Submitted by Milos on Tue, 06/21/2016 - 13:22

Detecting a footer of an email

This is the 5th blog post of the Google Summer of Code 2016 project - Mailhandler.

Implementing authentication and authorization for a mail sender provided an additional layer of security for Mailhandler project. The module was extended to support both PGP signed and unsigned messages.

The goal for the last week was to create a mail Footer analyzer and to add support for node (content) type detection via mail subject. The pull request has been created and it is in the review status. This analyzer has a purpose of stripping the message footer/signature from the message body. As of now, 2 types of signature/footer separators are supported:

  • -- \n as the separator line between the body and the signature of a message recommended by RFC 3676
  • On {day}, {month} {date}, {year} at {hour}:{minute} {AM|PM} pattern which is trickier and currently used by Gmail to separate replied message from the response.

First of all, we had to create inmail.analyzer.footer config entity and the corresponding analyzer plugin - FooterAnalyzer. Since footer, subject and content type properties are relevant for all types of mail messages supported by Mailhandler, these properties were put in MailhandlerAnalyzerResultBase class.

FooterAnalyzer currently depends on the analyzed result provided by MailhandlerAnalyzer. The reason why one plugin depends on another is to support PGP signed messages. MailhandlerAnalyzer will try to analyze the message body of signed (and unsigned) messages and extract the actual mail body. Next, FooterAnalyzer will parse the processed body stored in MailhandlerAnalyzerResult. As mentioned above, the footer analyzer currently supports footers separated by -- \n and On {day}, {month} {date}, {year} at {hour}:{minute} {AM|PM} lines. The content after these lines is put into the footer property of the analyzer result. In case the body message has one of the supported separators, detected footer is stripped out from the actual message body.

Furthermore, the content type detection via message subject has been implemented. As we are going to support creating comments via email in the following weeks, we had to create a “protocol” that will allow us to differentiate between nodes and comments. We agreed to add [{entity_type}][{bundle}] before the actual message subject. For now, only node entity type and its bundle (content/node type) are parsed and extracted. All the assertions of the analyzed message are happening in the handler plugin (MailhandlerNode). The handler plugin will check if the configured content type is set to “Detect” mode and if so, it will get the parsed content type and create an entity of the parsed node type.

This week, students and their mentors are requested to submit mid-term evaluations.

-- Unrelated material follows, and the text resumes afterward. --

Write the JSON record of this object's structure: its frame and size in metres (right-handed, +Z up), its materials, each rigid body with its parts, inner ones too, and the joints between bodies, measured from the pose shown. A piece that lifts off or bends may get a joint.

The evaluation represents a sum of the project after 5 weeks of the work. By finishing FooterAnalyzer, Mailhandler is now capable of processing signed (and unsigned) emails, extracting the actual body and creating a node of the detected node type for an authorized user.

The plan for the next week is to extend the project with validation support. We will use entity (node) validation and extend content type to bundle validation too. Also, I will work on splitting the Mailhandler analyzer to the smaller analyzers and adapting the handler to the changes.

 

 

Comments

Submitted by Antonio (not verified) on Mon, 06/27/2016 - 16:44

Permalink

Hi Miloš,

I dealt with email footers in the past ad they are not that trivial to detect.

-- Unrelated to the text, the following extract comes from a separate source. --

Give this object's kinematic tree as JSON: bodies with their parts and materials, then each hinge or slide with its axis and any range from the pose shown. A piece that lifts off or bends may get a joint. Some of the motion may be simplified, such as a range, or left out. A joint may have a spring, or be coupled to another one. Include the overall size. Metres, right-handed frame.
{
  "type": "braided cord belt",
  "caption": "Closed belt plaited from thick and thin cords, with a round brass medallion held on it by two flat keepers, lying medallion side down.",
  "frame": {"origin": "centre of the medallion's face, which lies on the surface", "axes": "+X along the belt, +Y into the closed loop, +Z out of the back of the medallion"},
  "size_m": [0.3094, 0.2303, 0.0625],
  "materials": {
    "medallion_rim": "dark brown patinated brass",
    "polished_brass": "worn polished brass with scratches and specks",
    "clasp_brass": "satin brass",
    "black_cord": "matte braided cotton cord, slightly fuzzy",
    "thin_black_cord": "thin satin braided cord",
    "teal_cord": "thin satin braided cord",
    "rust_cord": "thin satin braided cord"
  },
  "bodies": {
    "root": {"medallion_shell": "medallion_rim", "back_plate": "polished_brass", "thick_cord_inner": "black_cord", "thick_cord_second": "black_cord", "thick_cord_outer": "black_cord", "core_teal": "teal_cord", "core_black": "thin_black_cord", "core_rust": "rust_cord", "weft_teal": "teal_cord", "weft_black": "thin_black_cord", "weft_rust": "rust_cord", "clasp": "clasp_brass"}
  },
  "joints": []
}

First you have to define clearly the concept of "mail footer" in your context, and that is not easy if you want to handle any email with no assumptions.

For instance let's define a mail footer as:
"The original quoted message" OR "a signature block"

I split the definition because the text added by gmail as On {day}, {month} {date}, {year} at {hour}:{minute} {AM|PM} is semantically different from a signature separator: it is a marker for the beginning of the original quoted message.

The original quoted message happens to be at the bottom when people top-post, but as soon as they bottom-post, or (as I prefer) use the interleaved style, the marker from above it does not act as a footer separator anymore.

IMHO it's not even trivial to decide if a signature block is started by the first or the last "-- \n" separator, signatures can contain that separator themselves, some might argue that the footer starts at the first "-- \n" separator.

Anyways, my point is that software should not try to be too smart, especially on free text written by humans.

Of course there is still use for the code you wrote in a controlled scenario: the person who write the emails knows the limitations of the system; so just make sure to document these limitations. :)

Thanks,
Antonio